[Records with modeling code]
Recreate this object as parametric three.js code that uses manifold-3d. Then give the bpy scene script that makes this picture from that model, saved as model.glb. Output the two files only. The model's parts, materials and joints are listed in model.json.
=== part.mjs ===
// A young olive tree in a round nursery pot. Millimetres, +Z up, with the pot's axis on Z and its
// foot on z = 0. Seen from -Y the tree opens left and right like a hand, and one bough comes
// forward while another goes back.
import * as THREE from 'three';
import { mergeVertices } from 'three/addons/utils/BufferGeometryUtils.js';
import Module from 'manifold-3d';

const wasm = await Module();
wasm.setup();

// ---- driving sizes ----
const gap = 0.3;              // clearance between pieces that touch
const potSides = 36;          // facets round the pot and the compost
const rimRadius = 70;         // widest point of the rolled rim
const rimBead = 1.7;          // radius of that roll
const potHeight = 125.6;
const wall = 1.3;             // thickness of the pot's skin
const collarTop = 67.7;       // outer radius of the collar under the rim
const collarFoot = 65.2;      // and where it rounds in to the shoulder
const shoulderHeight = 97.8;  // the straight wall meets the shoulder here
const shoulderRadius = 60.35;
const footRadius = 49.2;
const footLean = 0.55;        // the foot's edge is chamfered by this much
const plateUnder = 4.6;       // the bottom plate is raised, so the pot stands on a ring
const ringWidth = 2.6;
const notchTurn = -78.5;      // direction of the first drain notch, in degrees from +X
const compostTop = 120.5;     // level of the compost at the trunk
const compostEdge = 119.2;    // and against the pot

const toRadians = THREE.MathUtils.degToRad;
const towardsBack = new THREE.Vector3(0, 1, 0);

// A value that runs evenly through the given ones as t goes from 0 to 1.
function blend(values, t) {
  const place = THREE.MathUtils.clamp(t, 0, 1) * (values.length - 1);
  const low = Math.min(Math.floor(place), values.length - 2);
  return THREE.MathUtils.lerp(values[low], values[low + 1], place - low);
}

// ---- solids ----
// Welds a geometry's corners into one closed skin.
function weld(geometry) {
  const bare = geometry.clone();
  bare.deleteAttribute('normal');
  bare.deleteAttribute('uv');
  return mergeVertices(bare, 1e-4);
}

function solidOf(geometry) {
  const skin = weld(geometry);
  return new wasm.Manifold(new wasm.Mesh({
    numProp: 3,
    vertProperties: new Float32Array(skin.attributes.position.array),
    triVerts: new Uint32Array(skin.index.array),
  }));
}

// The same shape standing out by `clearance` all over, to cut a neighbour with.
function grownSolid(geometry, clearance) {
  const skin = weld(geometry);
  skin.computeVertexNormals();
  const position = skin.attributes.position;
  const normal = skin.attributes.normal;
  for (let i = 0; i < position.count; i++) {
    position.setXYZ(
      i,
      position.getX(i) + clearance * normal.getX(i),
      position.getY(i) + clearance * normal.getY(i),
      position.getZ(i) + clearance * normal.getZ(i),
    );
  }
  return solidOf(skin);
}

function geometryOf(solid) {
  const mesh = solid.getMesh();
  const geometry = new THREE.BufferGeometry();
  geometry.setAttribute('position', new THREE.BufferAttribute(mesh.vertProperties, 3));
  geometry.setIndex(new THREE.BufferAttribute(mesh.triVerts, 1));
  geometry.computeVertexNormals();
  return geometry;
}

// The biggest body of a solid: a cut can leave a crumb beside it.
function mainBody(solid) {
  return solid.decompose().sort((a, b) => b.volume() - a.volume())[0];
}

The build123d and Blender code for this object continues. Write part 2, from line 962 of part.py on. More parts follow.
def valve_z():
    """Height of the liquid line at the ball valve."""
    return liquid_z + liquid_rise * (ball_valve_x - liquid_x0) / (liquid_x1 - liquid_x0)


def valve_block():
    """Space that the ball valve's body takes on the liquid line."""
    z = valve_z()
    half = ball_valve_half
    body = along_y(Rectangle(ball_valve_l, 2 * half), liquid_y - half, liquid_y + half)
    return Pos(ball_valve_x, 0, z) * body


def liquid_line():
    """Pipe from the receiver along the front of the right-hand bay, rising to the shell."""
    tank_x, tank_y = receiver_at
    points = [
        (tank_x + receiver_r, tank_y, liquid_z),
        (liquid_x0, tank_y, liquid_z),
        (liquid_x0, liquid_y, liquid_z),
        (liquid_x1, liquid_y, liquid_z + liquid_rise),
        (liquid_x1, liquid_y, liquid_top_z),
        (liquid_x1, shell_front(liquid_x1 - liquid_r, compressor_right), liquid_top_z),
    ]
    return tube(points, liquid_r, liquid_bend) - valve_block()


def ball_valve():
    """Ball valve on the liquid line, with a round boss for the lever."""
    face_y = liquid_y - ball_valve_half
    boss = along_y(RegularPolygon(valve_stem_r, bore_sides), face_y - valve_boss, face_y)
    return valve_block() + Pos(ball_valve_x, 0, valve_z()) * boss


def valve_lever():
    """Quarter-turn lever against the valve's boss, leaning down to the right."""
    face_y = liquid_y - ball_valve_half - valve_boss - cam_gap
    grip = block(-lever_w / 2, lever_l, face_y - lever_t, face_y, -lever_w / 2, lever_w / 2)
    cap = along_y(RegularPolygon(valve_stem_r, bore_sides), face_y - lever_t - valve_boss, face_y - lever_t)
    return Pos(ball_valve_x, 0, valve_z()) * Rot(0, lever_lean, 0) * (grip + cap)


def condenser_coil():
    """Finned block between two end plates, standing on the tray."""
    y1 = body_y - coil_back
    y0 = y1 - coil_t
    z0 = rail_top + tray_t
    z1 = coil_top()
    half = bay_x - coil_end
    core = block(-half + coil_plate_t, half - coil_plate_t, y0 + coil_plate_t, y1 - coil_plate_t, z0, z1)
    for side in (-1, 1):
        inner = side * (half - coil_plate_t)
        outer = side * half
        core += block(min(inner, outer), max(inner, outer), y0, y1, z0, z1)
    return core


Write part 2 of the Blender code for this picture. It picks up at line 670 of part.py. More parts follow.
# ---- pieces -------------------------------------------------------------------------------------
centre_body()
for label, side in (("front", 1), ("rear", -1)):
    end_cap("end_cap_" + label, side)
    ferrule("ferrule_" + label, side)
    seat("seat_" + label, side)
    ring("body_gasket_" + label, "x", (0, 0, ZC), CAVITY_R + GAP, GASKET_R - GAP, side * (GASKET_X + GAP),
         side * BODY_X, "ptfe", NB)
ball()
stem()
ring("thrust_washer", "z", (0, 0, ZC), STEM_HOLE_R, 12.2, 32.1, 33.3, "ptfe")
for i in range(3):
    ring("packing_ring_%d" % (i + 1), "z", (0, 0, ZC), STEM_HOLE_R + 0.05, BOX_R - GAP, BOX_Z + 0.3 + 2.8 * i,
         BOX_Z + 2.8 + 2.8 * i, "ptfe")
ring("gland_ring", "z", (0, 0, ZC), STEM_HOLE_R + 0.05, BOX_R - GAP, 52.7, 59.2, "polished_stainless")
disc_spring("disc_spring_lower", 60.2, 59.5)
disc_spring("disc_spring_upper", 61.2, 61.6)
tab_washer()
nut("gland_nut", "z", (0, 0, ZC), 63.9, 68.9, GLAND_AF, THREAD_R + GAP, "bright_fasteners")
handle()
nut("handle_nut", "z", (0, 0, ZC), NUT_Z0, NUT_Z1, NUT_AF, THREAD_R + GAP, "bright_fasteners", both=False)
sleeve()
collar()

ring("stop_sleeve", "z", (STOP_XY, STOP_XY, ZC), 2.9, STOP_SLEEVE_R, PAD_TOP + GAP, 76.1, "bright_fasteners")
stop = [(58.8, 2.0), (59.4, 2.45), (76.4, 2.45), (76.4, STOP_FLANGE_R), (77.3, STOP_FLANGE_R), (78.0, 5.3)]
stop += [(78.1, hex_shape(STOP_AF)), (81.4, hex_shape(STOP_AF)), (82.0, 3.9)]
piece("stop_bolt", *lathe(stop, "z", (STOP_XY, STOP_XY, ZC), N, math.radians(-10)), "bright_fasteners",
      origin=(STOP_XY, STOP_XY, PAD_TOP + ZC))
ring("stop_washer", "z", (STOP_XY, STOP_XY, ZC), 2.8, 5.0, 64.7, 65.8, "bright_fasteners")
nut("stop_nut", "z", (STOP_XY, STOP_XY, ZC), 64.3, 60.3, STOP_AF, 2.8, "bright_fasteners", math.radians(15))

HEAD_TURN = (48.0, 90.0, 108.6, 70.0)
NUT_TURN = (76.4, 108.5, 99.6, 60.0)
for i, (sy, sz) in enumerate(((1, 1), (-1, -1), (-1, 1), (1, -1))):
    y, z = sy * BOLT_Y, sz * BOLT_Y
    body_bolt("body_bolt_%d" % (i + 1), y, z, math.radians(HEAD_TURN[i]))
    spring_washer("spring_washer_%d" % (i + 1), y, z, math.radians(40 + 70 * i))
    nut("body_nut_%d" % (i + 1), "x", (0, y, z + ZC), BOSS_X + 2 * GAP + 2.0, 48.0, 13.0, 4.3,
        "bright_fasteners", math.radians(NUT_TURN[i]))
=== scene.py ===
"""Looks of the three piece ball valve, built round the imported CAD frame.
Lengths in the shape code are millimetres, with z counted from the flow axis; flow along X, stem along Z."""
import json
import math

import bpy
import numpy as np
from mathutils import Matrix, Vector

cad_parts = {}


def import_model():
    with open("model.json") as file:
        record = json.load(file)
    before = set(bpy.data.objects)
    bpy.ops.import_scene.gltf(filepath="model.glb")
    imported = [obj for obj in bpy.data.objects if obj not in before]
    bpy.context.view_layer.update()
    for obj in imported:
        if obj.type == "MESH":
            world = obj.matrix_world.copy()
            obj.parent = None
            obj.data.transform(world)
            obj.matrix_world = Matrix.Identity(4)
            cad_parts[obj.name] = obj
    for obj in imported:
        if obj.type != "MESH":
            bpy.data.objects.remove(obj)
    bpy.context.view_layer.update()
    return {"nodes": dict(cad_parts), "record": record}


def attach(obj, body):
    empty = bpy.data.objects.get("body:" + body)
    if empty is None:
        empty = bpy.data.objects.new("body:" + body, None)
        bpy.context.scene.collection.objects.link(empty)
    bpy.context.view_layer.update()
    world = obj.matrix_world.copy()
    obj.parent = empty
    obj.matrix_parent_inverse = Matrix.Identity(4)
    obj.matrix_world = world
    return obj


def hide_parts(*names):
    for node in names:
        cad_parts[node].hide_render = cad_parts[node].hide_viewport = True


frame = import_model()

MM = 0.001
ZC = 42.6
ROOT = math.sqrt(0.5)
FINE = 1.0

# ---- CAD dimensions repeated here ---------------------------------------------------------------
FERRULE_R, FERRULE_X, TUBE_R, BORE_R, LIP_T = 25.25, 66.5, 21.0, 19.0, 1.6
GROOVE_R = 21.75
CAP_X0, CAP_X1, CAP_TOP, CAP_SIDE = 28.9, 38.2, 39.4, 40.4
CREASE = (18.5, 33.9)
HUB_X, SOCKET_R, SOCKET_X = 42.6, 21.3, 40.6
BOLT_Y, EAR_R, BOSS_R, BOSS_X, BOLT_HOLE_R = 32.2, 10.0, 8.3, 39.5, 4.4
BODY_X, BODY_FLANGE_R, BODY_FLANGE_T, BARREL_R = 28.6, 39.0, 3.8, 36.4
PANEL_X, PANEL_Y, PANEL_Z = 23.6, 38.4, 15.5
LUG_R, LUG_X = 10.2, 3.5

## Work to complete
Starting at the first line of the listing, retype every line up to and including the one with "wasm.setup();".

## Task answer
Recreate this object as parametric three.js code that uses manifold-3d. Then give the bpy scene script that makes this picture from that model, saved as model.glb. Output the two files only. The model's parts, materials and joints are listed in model.json.
=== part.mjs ===
// A young olive tree in a round nursery pot. Millimetres, +Z up, with the pot's axis on Z and its
// foot on z = 0. Seen from -Y the tree opens left and right like a hand, and one bough comes
// forward while another goes back.
import * as THREE from 'three';
import { mergeVertices } from 'three/addons/utils/BufferGeometryUtils.js';
import Module from 'manifold-3d';

const wasm = await Module();
wasm.setup();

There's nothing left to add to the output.